Human Capital Index: Bangladesh outshines India, Pakistan
A child born today in Bangladesh would be more productive than his peers in India and Pakistan, as the country fared better than its larger regional competitors in a new World Bank ranking.
Bangladesh has outpaced both the South Asian average and the lower middle-income average in all criteria, except for stunting, in the first Human Capital Index (HCI) prepared by the World Bank.
Students in Bangladesh scored 368 on a scale of 625, with the highest representing advanced attainment and 300 representing the minimum attainment.
Additionally, Bangladesh ranked 106th among 157 countries that were used by the WB for the list. Sri Lanka topped the list among South Asian countries, with a ranking of 72. Nepal was placed at 102, India at 115, Afghanistan 133, and Pakistan 134.
The HCI reflects the productivity as a future worker of a child born today, compared with what it could be if he or she had full healthcare access and complete, high-quality education, on a scale from zero to one, with one as the best possible score.
It said a child born in Bangladesh today would reach only 48 percent of their full potential unless they enjoyed complete education and full health.
In India, a child will be 44 percent productive and in Pakistan 39 percent. Sri Lanka tops South Asian countries with children reaching 58 percent productivity, followed by Nepal with 49 percent.
In Bangladesh, stunting (impaired growth and development of children) and quality of education holds back a child from achieving their full potential, the WB report said.
The index, launched yesterday at the World Bank-IMF Annual Meetings in Bali of Indonesia, shows that 56 percent of children born today across the world will lose more than half their potential lifetime earnings because governments are not currently making effective investments in their people to ensure a healthy, educated, and resilient population ready for the workplace of the future.
The rankings, based on health, education and survivability measures, assess the future productivity and earnings potential for citizens of the WB members, and ultimately those countries' potential economic growth.

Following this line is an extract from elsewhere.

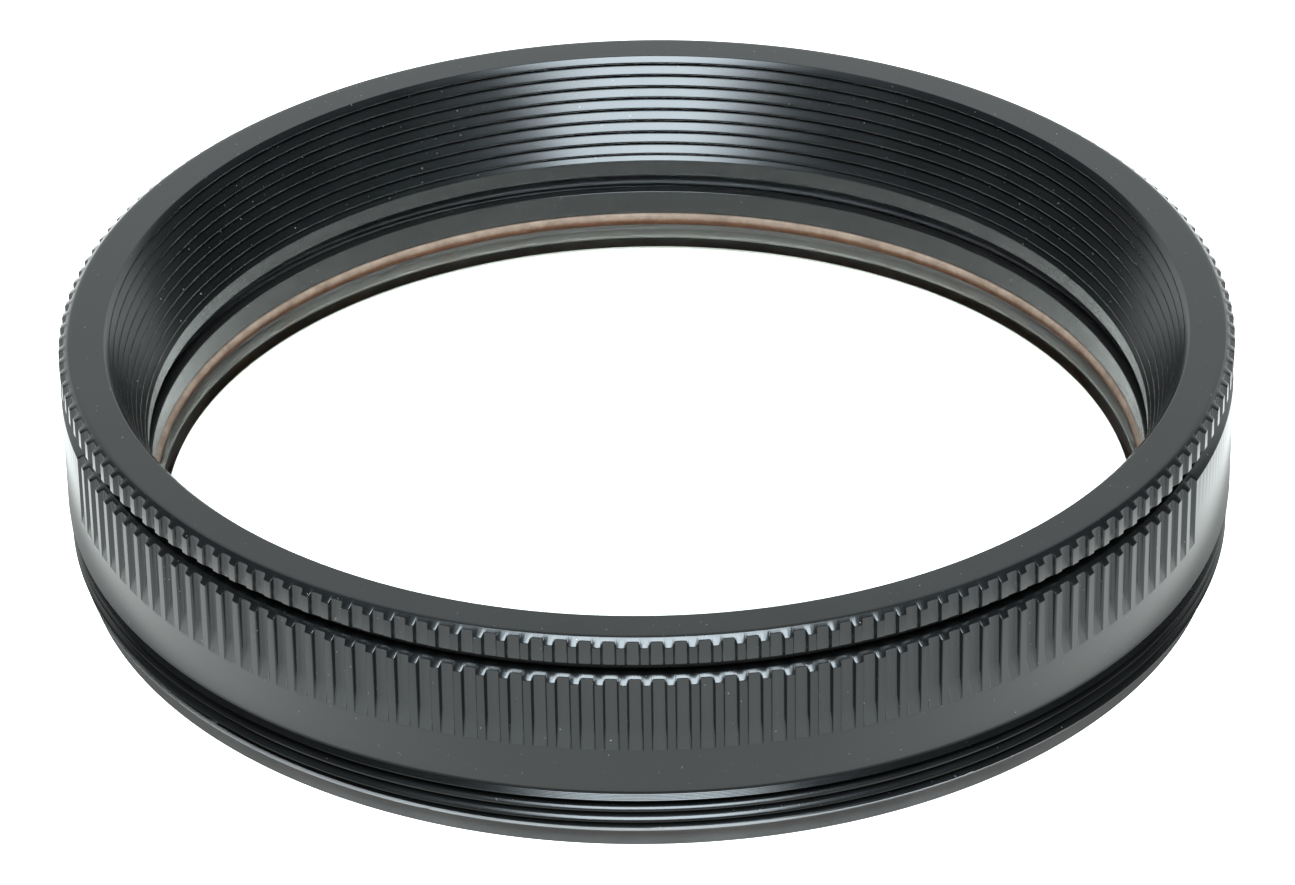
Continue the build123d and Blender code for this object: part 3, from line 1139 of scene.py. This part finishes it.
def make_rear_element(polished, ground):
    """Flint element: a raised front face inside the spacer, a flat rear face and a ground edge."""
    shell = Shell()
    angles = plain_columns()
    face_r = GLASS_R - BEVEL
    apex_z = SPACER_FOOT_Z + REAR_GLASS_FRONT_SAG
    raised = sag_points(SPACER_BORE_R, SPACER_FOOT_Z, apex_z)
    add_polished_face(shell, angles, [*raised, (face_r, SPACER_FOOT_Z)], apex_z)
    flat = [(GLASS_R * step / FLAT_STEPS, SEAT_Z) for step in range(1, FLAT_STEPS)]
    add_polished_face(shell, angles, [*flat, (face_r, SEAT_Z)], SEAT_Z)
    add_ground_edge(shell, angles, SPACER_FOOT_Z, SEAT_Z)
    return shell.make("rear_element_detail", [polished, ground])


# ------------------------------------------------------------------ the object
def place(piece, node, body, slot):
    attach(piece, body)
    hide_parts(node)


make_camera()
make_light()
bpy.context.scene.view_settings.view_transform = "Standard"

sleek = anodised("black_anodised", (0.0075, 0.0080, 0.0082), 0.24)
dull = anodised("black_anodised_dull", (0.024, 0.025, 0.025), 0.50, grain=2.0, dust=0.9)
# Pale grey: real wear on the first thread's edge, and on the lip also a painted reflection of the floor
rubbed_and_lit = anodised("black_anodised_rubbed_and_lit", (0.225, 0.216, 0.210), 0.60, grain=2.0)
# Pale grey on the recessed thread: painted light in a shaded recess
recess_painted_light = anodised("black_anodised_recess_painted_light", (0.165, 0.167, 0.170), 0.50, grain=2.0)
# Pale grey seat: painted light in the shade under the glass stack
seat_painted_light = anodised("pale_seat_painted_light", (0.58, 0.58, 0.55), 0.55, grain=2.0, dust=0.0)
inner = anodised("black_anodised_inner", (0.0095, 0.0092, 0.0088), 0.24)
polished = glass_material()
ground = ground_material()

place(make_body([sleek, dull, rubbed_and_lit, recess_painted_light, seat_painted_light]), "body_ring", "cell", "black_anodised")
place(make_front_ring([sleek, dull]), "front_ring", "front", "black_anodised")
place(make_washer(nylon_material()), "slip_washer", "washer", "black_nylon")
place(make_retainer(inner), "retaining_ring", "cell", "black_anodised")
place(make_gasket(fibre_material()), "fibre_gasket", "cell", "brown_fibre")
place(make_front_element(polished, ground), "front_element", "cell", "optical_glass")
place(make_spacer(foil_material()), "element_spacer", "cell", "blackened_brass")
place(make_rear_element(polished, ground), "rear_element", "cell", "optical_glass")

Singapore topped the list, followed by South Korea, Japan and Hong Kong, while African countries fared the worst in the rankings, with Chad and South Sudan taking the two lowest spots.

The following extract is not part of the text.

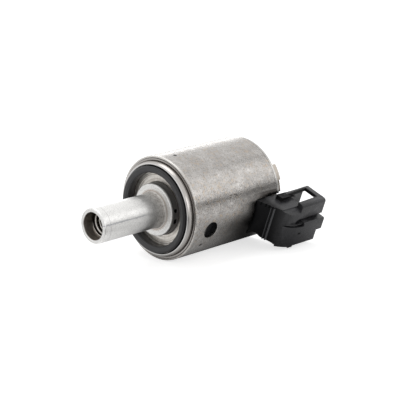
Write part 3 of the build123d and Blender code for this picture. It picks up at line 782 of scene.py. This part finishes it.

According to the report, in Bangladesh, 97 percent of children are likely to survive to the age 5 and about 87 percent of 15-year olds are likely to survive to the age 60.
This statistic is a proxy for the range of fatal and non-fatal health outcomes that a child born today would experience as an adult under current conditions.
Furthermore, a child who starts school at the age of four will complete schooling by their 18th birthday. The country performs well in gender equity. A girl has a higher human capital than a boy.
But, with about 36 percent children stunted, there is no room for complacency.
About the healthy growth, the WB said 64 out of 100 children were not stunted. However, some 36 out of 100 children are stunted and at risk of cognitive and physical limitations that can last a lifetime.
AB Mirza Azizul Islam, a former adviser to a caretaker government, told The Daily Star that through this report Nobel Laureate Amartya Sen's remark on development of Bangladesh had come true as Bangladesh was ahead of India in the HCI.
Bangladesh performed better than India and Pakistan due to growth acceleration and improvement of health and education sector in the last few years, said Islam.
It is also a contribution of women empowerment as the female involvement is increasing in income generating activities, he noted.
A country score of 0.5 means that individuals -- and the country as a whole -- are forgoing half of their future economic potential. Calculated over 50 years, this translates into deep economic losses: a 1.4 percent annual loss in GDP growth.
The study report gives policymakers compelling evidence that delivering better outcomes in children's health and learning can significantly boost the incomes of people -- and of countries - with returns far into the future.
Human capital -- the knowledge, skills, and health that people accumulate over their lives -- has become a key factor behind the sustained economic growth and poverty reduction rates of many countries in the 20th century, especially East Asia.
In a statement, World Bank Group President Jim Yong Kim said, “For the poorest people, human capital is often the only capital they have.”
“Human capital is a key driver of sustainable, inclusive economic growth, but investing in health and education has not gotten the attention it deserves. This index creates a direct line between improving outcomes in health and education, productivity, and economic growth. I hope that it drives countries to take urgent action and invest more and more effectively in their people.
“The bar is rising for everyone,” Kim added.
“Building human capital is critical for all countries, at all income levels, to compete in the economy of the future.”
On the World Bank's statement, Finance Minister AMA Muhith said: “Over the last decade, our government has consistently improved human capital and created better opportunities for our population. We have reduced child and maternal mortality, and the fertility rate.”
He said Bangladesh was among a few developing countries to have achieved gender parity in school enrollment. This progress is reflected in the Human Capital Index.
About the performance of Bangladesh, Qimiao Fan, country director of the WB for Bangladesh, Bhutan, and Nepal, said: “Bangladesh's strong track record of poverty reduction and development shows that with the right policies and actions, further progress is possible.”